— START OF Material provided —

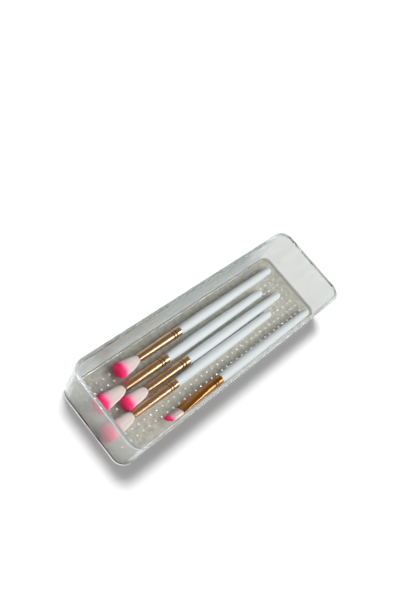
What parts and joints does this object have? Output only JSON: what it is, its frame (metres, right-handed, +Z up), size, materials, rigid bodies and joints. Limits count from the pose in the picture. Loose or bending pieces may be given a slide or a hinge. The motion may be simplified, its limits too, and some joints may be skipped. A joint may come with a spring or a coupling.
{
  "type": "make-up brush tray",
  "caption": "Open clear long tray with rounded corners and drafted walls, holding loose make-up brushes that lift straight out.",
  "frame": {"origin": "under the middle of the base, on the surface that the tray stands on", "axes": "+Z up out of the open top, +X along the tray towards the brushes' handle ends, +Y across it towards the long wall away from the flat brush"},
  "size_m": [0.25, 0.08, 0.044],
  "materials": {
    "clear_plastic": "clear moulded polystyrene, polished",
    "white_lacquer": "white gloss lacquer on turned wood",
    "copper_ferrule": "polished, copper-gold anodised",
    "pink_hair": "synthetic hair, white at the root and pink at the tip",
    "epoxy": "cured amber epoxy, hidden inside the ferrule"
  },
  "bodies": {
    "tray": {"tray": "clear_plastic"},
    "brush_1": {"brush_1_handle": "white_lacquer", "brush_1_ferrule": "copper_ferrule", "brush_1_hair": "pink_hair", "brush_1_glue_plug": "epoxy"},
    "brush_2": {"brush_2_handle": "white_lacquer", "brush_2_ferrule": "copper_ferrule", "brush_2_hair": "pink_hair", "brush_2_glue_plug": "epoxy"},
    "brush_3": {"brush_3_handle": "white_lacquer", "brush_3_ferrule": "copper_ferrule", "brush_3_hair": "pink_hair", "brush_3_glue_plug": "epoxy"},
    "brush_4": {"brush_4_handle": "white_lacquer", "brush_4_ferrule": "copper_ferrule", "brush_4_hair": "pink_hair", "brush_4_glue_plug": "epoxy"},
    "brush_5": {"brush_5_handle": "white_lacquer", "brush_5_ferrule": "copper_ferrule", "brush_5_hair": "pink_hair", "brush_5_glue_plug": "epoxy"}
  },
  "joints": [
    {"name": "brush_1_lift", "type": "slide", "parent": "tray", "child": "brush_1", "axis": [0, 0, 1], "range_m": [0, 0.06]},
    {"name": "brush_2_lift", "type": "slide", "parent": "tray", "child": "brush_2", "axis": [0, 0, 1], "range_m": [0, 0.06]},
    {"name": "brush_3_lift", "type": "slide", "parent": "tray", "child": "brush_3", "axis": [0, 0, 1], "range_m": [0, 0.06]},
    {"name": "brush_4_lift", "type": "slide", "parent": "tray", "child": "brush_4", "axis": [0, 0, 1], "range_m": [0, 0.06]},
    {"name": "brush_5_lift", "type": "slide", "parent": "tray", "child": "brush_5", "axis": [0, 0, 1], "range_m": [0, 0.06]}
  ]
}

— END OF Material provided —

All of the data must be returned exactly.

Response to the task:
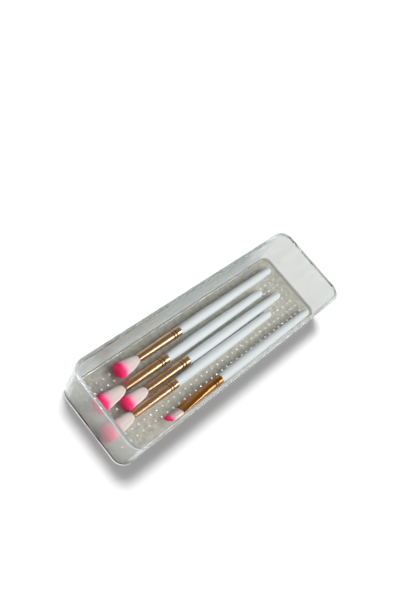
What parts and joints does this object have? Output only JSON: what it is, its frame (metres, right-handed, +Z up), size, materials, rigid bodies and joints. Limits count from the pose in the picture. Loose or bending pieces may be given a slide or a hinge. The motion may be simplified, its limits too, and some joints may be skipped. A joint may come with a spring or a coupling.
{
  "type": "make-up brush tray",
  "caption": "Open clear long tray with rounded corners and drafted walls, holding loose make-up brushes that lift straight out.",
  "frame": {"origin": "under the middle of the base, on the surface that the tray stands on", "axes": "+Z up out of the open top, +X along the tray towards the brushes' handle ends, +Y across it towards the long wall away from the flat brush"},
  "size_m": [0.25, 0.08, 0.044],
  "materials": {
    "clear_plastic": "clear moulded polystyrene, polished",
    "white_lacquer": "white gloss lacquer on turned wood",
    "copper_ferrule": "polished, copper-gold anodised",
    "pink_hair": "synthetic hair, white at the root and pink at the tip",
    "epoxy": "cured amber epoxy, hidden inside the ferrule"
  },
  "bodies": {
    "tray": {"tray": "clear_plastic"},
    "brush_1": {"brush_1_handle": "white_lacquer", "brush_1_ferrule": "copper_ferrule", "brush_1_hair": "pink_hair", "brush_1_glue_plug": "epoxy"},
    "brush_2": {"brush_2_handle": "white_lacquer", "brush_2_ferrule": "copper_ferrule", "brush_2_hair": "pink_hair", "brush_2_glue_plug": "epoxy"},
    "brush_3": {"brush_3_handle": "white_lacquer", "brush_3_ferrule": "copper_ferrule", "brush_3_hair": "pink_hair", "brush_3_glue_plug": "epoxy"},
    "brush_4": {"brush_4_handle": "white_lacquer", "brush_4_ferrule": "copper_ferrule", "brush_4_hair": "pink_hair", "brush_4_glue_plug": "epoxy"},
    "brush_5": {"brush_5_handle": "white_lacquer", "brush_5_ferrule": "copper_ferrule", "brush_5_hair": "pink_hair", "brush_5_glue_plug": "epoxy"}
  },
  "joints": [
    {"name": "brush_1_lift", "type": "slide", "parent": "tray", "child": "brush_1", "axis": [0, 0, 1], "range_m": [0, 0.06]},
    {"name": "brush_2_lift", "type": "slide", "parent": "tray", "child": "brush_2", "axis": [0, 0, 1], "range_m": [0, 0.06]},
    {"name": "brush_3_lift", "type": "slide", "parent": "tray", "child": "brush_3", "axis": [0, 0, 1], "range_m": [0, 0.06]},
    {"name": "brush_4_lift", "type": "slide", "parent": "tray", "child": "brush_4", "axis": [0, 0, 1], "range_m": [0, 0.06]},
    {"name": "brush_5_lift", "type": "slide", "parent": "tray", "child": "brush_5", "axis": [0, 0, 1], "range_m": [0, 0.06]}
  ]
}